Sheila [his nurse] says: “There was no mistake. Someone had come for him at the last to show him the way.”
But how did the nurse know it was “a long-lost friend” and not, say, Jesus or an angel? Indeed, how did she know he saw “someone” at all, rather than something-perhaps an entrancing view of heaven? The way the nurse makes such assertions-emphasized with words like “clearly” and “no mistake"-suggests she is speaking more of faith than of fact, and her belief is accepted and reported uncritically by Randles and Hough. In fact, the tale contains no evidence of a visitation at all.
Instead, it would appear to represent what is termed a near-death experience (NDE) in which a person typically “comes back” from a state close to death with a story of an otherworldly visit, perhaps involving an out-of-body experience, travel down a dark tunnel, and an encounter with beings of light who help him or her decide whether or not to cross over.
Susan Blackmore (1991b) describes the NDE as “an essentially physiological event” prompted by lack of oxygen, the structure of the brain’s visual cortex, and other factors. She recognizes that the experiences are hallucinations-albeit, seemingly, exceedingly real. And she points out that one does not actually have to be near death to have such an experience, that “Many very similar experiences are recorded of people who have taken certain drugs, were extremely tired, or, occasionally, were just carrying on their ordinary activities.”
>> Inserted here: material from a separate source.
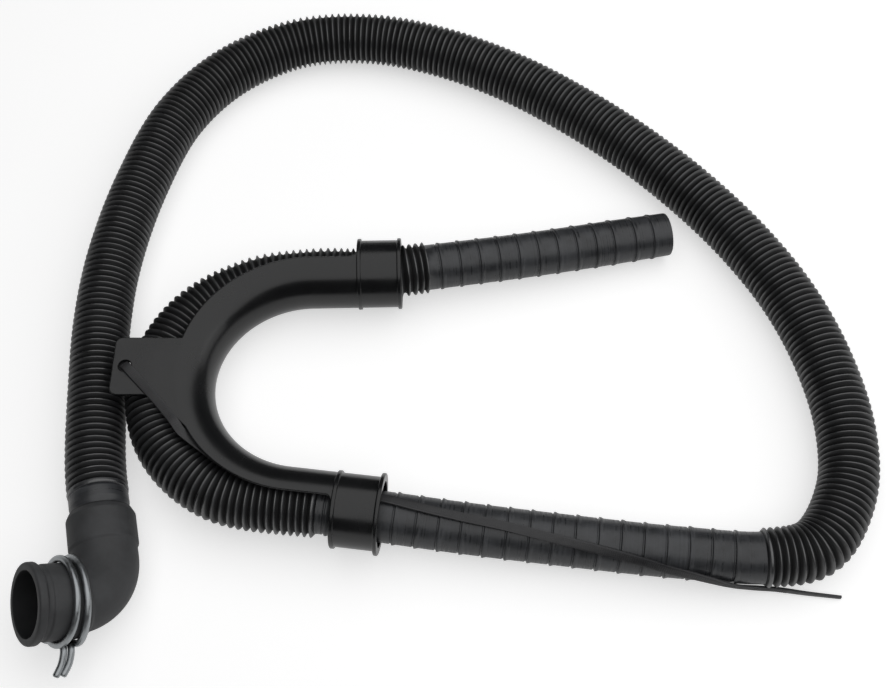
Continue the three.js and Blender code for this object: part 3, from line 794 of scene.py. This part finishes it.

Many of the DBVs reported by Wills-Brandon (2000) and others are similar to NDEs and are probably hallucinations produced by the dying brain. Some of the effects are similar because people share similar brain physiology. For example, the “tunnel” effect “probably lies in the structure of the visual cortex” (Blackmore 1991, 39-40). Other effects are probably psychological and cultural. Wills-Brandon (2000, 115) concedes: “I agree that when the dying are passing, they are visited by those who will comfort them during their travel to the other side. For a dying Christian, that might mean Jesus; a Buddhist may see Buddha. For others, an angel, a beautiful woman or Druid priest would bring more comfort.” But she rationalizes, “If I’m following a particular philosophy of religion, wouldn’t it make sense for me to be visited at the moment of my death by an otherworldly escort who is familiar with my belief system?” Perhaps, but of course the simpler explanation is that people see what their expectations prompt them to see.
And that is the problem with the anecdotal evidence for “visitations.” The experiencer’s will to believe may override any temptation to critically examine the occurrences. Some proponents of after-death contact adopt an end-justifies-the-means attitude. One (quoted in Voell 2001) states: “Whether any of the connections or feelings or appearances are true or not, I've finally figured out it doesn't make a damn bit of difference. If it has any part in healing, who cares?” The answer is that, first of all, people who value truth care. While magical thinking may be comforting in the short term, over time estrangement from rationality can have consequences, both on individuals, who may suffer from a lack of closure, and societies, which may slide into ignorance and superstition. That potential peril is why Carl Sagan (1996) referred to science as “a candle in the dark.”